I got this advice long ago: Every new hire should raise the average of your team. If they do not, you should not make the hire. I know it is tempting to just get someone hired so you can get back to work. Remember, the level of your team will track directly to the level of your business. Therefore, you MUST view each new hire as an opportunity to improve your business.

“Will this person be significantly better than the person they are replacing?” should be the only question you need to be asking. If the answer is no, I suggest you deal with the short term pain the job vacancy creates and hold out for someone that will add value to your business (Or consider if the job needs to be replaced or if you would hire someone with different skills to match where you want your business to go). The “people pipeline” you are building should make the process much easier.
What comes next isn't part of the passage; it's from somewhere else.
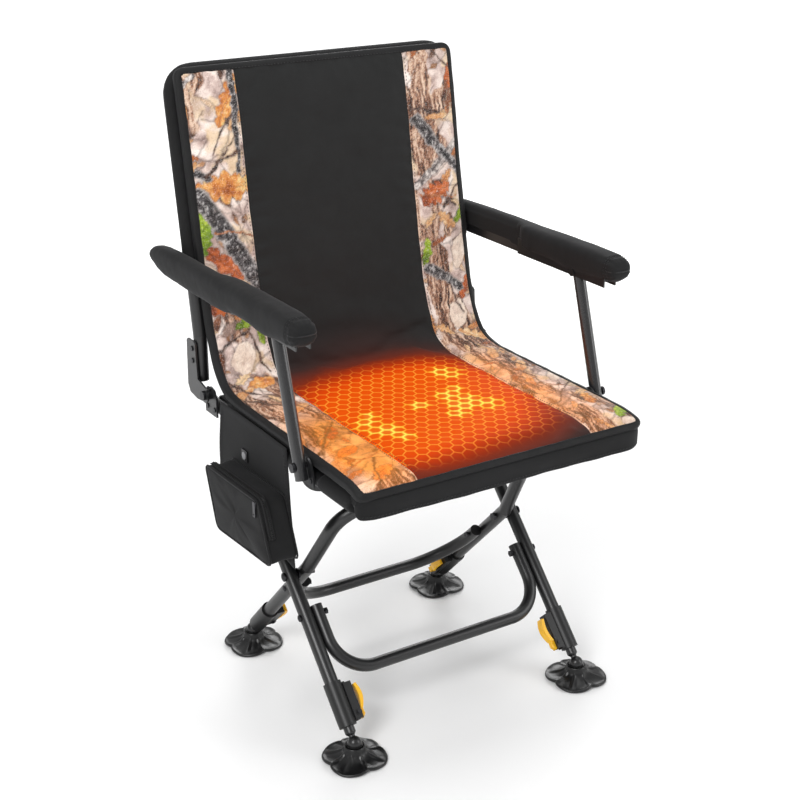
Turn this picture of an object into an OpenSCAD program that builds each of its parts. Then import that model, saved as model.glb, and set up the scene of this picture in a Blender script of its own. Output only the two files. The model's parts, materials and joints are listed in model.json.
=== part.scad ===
// Folding hunting-blind chair: X frame base, swivel seat, folding back with arms.
// +Z up, the front faces -Y, the sitter's left is +X,
// origin on the ground at the middle of the outline seen from above.

/* [Tubes] */
// Outside diameter of the frame tubes
tube_od = 22; // [20:0.5:22]
// Wall thickness of the frame tubes
tube_wall = 1.5; // [1:0.25:2]
// Outside diameter of the leg braces
brace_od = 20; // [18:0.5:20]
// Outside diameter of the arm posts
post_od = 19; // [17:0.5:19]

/* [Base] */
// Height of the cross pivot above the ground
cross_z = 225; // [223:0.5:227]
// Distance from the cross pivot to each foot ball
leg_len = 274; // [272:0.5:276]
// Corner radius of the lower front brace
front_brace_r = 60; // [50:1:80]
// Corner radius of the lower rear brace
rear_brace_r = 92; // [60:1:95]

/* [Seat and back] */
// Half width of the seat and back pads
pad_half = 247; // [230:1:247]
// Thickness of the seat pad core
seat_pad_t = 12.5; // [8:0.5:13]
// Thickness of the back pad core
back_pad_t = 13.5; // [8:0.5:14]

/* [Arms] */
// Outer face of the arm pads, from the middle plane
arm_outer = 292; // [286:1:296]
// Top of the arm pads
arm_top = 706; // [700:1:708]

/* [Feet] */
// Radius of the mud feet out to the lobes
foot_r = 50; // [44:1:51]
// Height of the lobes' wave
foot_lobe = 6; // [0:0.5:8]

/* [Hidden] */
$fn = 48;

// A leg is picked by its end and side; both are signs.
front = 1;
rear = -1;
left = 1;
right = -1;
sides = [right, left];

tube_r = tube_od / 2;
brace_r = brace_od / 2;
clearance = 0.05;      // running clearance on radius
gap = 0.05;            // between faces that lie on each other
straight_slim = 0.12;  // straights are this much slimmer in radius than their elbows

steel = [0.13, 0.13, 0.14];
black = [0.06, 0.06, 0.065];
bolt_grey = [0.35, 0.35, 0.37];
plate_grey = [0.42, 0.43, 0.45];
lever_yellow = [0.98, 0.75, 0.1];

// Pivots and other places seen from the side are (y, z).
cross_pivot = [0, cross_z];
back_pivot = [170, 480];            // the back folds about it
post_vector = [56, 184];            // back pivot to arm pivot, and along each post
arm_pivot = back_pivot + post_vector;
post_foot = [-140, 478];            // post's lower pivot
post_head = post_foot + post_vector;

// ---- Helpers ----
function unit(v) = v / norm(v);

module in_frame(origin, x, z) {
  y = cross(z, x);
  multmatrix([
    [x[0], y[0], z[0], origin[0]],
    [x[1], y[1], z[1], origin[1]],
    [x[2], y[2], z[2], origin[2]],
    [0, 0, 0, 1]]) children();
}

// straight round bar
module rod(from, to, r) {
  z = unit(to - from);
  x = unit(cross(abs(z[0]) > 0.9 ? [0, 1, 0] : [1, 0, 0], z));
  in_frame(from, x, z) cylinder(r = r, h = norm(to - from));
}

function corner_angle(points, i) =
  acos(unit(points[i - 1] - points[i]) * unit(points[i + 1] - points[i]));

// distance from corner i to the ends of its arc
function setback(points, bends, i) = bends[i] / tan(corner_angle(points, i) / 2);

module elbow(points, bends, i, r) {
  to_last = unit(points[i - 1] - points[i]);
  to_next = unit(points[i + 1] - points[i]);
  angle = corner_angle(points, i);
  centre = points[i] + unit(to_last + to_next) * bends[i] / sin(angle / 2);
  arc_start = points[i] + to_last * setback(points, bends, i) - centre;
  arc_end = points[i] + to_next * setback(points, bends, i) - centre;
  in_frame(centre, unit(arc_start), unit(cross(arc_start, arc_end)))
    rotate_extrude(angle = 180 - angle) translate([bends[i], 0]) circle(r = r);
}

// Round bar along points, with a centre-line bend radius for each, 0 for a slight kink.
// The straights run a little way into the elbows.
module bent_rod(points, bends, r) {
  overlap = 2;
  last = len(points) - 1;
  for (i = [0 : last - 1]) {
    along = unit(points[i + 1] - points[i]);
    from = i == 0 ? points[0] : points[i] + along * (setback(points, bends, i) - overlap);
    to = i == last - 1 ? points[last]
      : points[i + 1] - along * (setback(points, bends, i + 1) - overlap);
    rod(from, to, r - straight_slim);
    if (i < last - 1) {
      if (bends[i + 1] > 0) elbow(points, bends, i + 1, r);
      else translate(points[i + 1]) sphere(r = r + 0.1);
    }
  }
}

// the same points with both ends drawn out
function stretched(points, by) = let (last = len(points) - 1) [for (i = [0 : last])
  i == 0 ? points[0] + unit(points[0] - points[1]) * by
  : i == last ? points[i] + unit(points[i] - points[i - 1]) * by
  : points[i]];

module tube(points, bends, r, wall) difference() {
  bent_rod(points, bends, r);
  bent_rod(stretched(points, 1), bends, r - wall);
}

// outline in (y, z), drawn out along +X from x to x + t
module yz_plate(x, t) translate([x, 0, 0]) rotate([90, 0, 90]) linear_extrude(height = t) children();

// round bar along X between x0 and x1, at = (y, z)
module x_bar(x0, x1, at, r)
  translate([min(x0, x1), at[0], at[1]]) rotate([0, 90, 0]) cylinder(r = r, h = abs(x1 - x0));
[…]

Do Not Try To Engineer An Exit.

Consider two scenarios that may sound familiar:

  1. You have someone that is not a great fit for your business but you do not want to fire them. So you stop giving them raises and wait for them to find another job (Avoiding severance and your stress over firing them).
  2. Someone threatens to leave unless you give them a big bump in pay. So you give in and pay them and tell yourself you will replace them when it suits you best.

I have tried them both many times and they never end well. Ultimately, they leave when it is least convenient for you or you end up with a letter from an employment lawyer.

“Ripping off the band-aid” with candor and empathy is a better option that will lead to a better result. If you cannot give them the increase, then explain it to them. If they have to leave, then let them leave (See point 1 above). If they are worth more money, be proactive about rewarding them. If they are not, then you now have an opportunity to raise your average. Let them go with the dignity they deserve and do all you can to help them find a new spot where they can raise the average for someone else (Bonus tip: Stay connected to them and prove that your desire to help them was not just words. If they are leaving with integrity, do right by them and it will come back to you tenfold).

Annual Performance Reviews Are a Relic.

How often do members of your team leave an annual performance review happy with with what they heard and the bonus and/or increase you offered? When anything builds up for a year, there can only be a let down. Now, this does not mean that I think you should be giving out increases so often that your payroll gets ahead of your revenue.

Again, I think you need to change the game and stop following cold corporate models. If you remember my newsletter about the 36 month year (You can read it here), then everyone in the company should be aligned with your 36 month goal. I have found that most people just want to know the path they have at your company, what they can hope to achieve and how it will help them fulfill the dreams they have for their life. Therefore, your reviews should live at the intersection of the biggest dreams you have for the business AND the biggest dreams they want to achieve for themselves.  

That 36 month goal, by the way, should be significant enough so that the rewards for you and your team will make everyone ecstatic when you get there. Think bigger.

Reward bigger. Always demonstrate how your business dreams fit into their life dreams. Communicate like crazy.

Each of these topics could be their own article. In the meantime, what I hope to get across is that the current reactionary approach we take to staff disruption is sapping time and energy from our businesses and our lives. We feel defeated when someone leaves. We rush the hiring process and we worry about the mood it creates in the business.

Be clear with everyone about how you think about people leaving. Be clear about what you reward the team for. Get ahead of the process so someone leaving feels like an opportunity to improve the business. Keep those that leave (the right way) in your orbit.

Oh, if you are worried about what ANYONE outside your company thinks about people leaving (You know, your competitors that like to gossip and waste their time thinking about you) then check your pride. You already know what to tell it.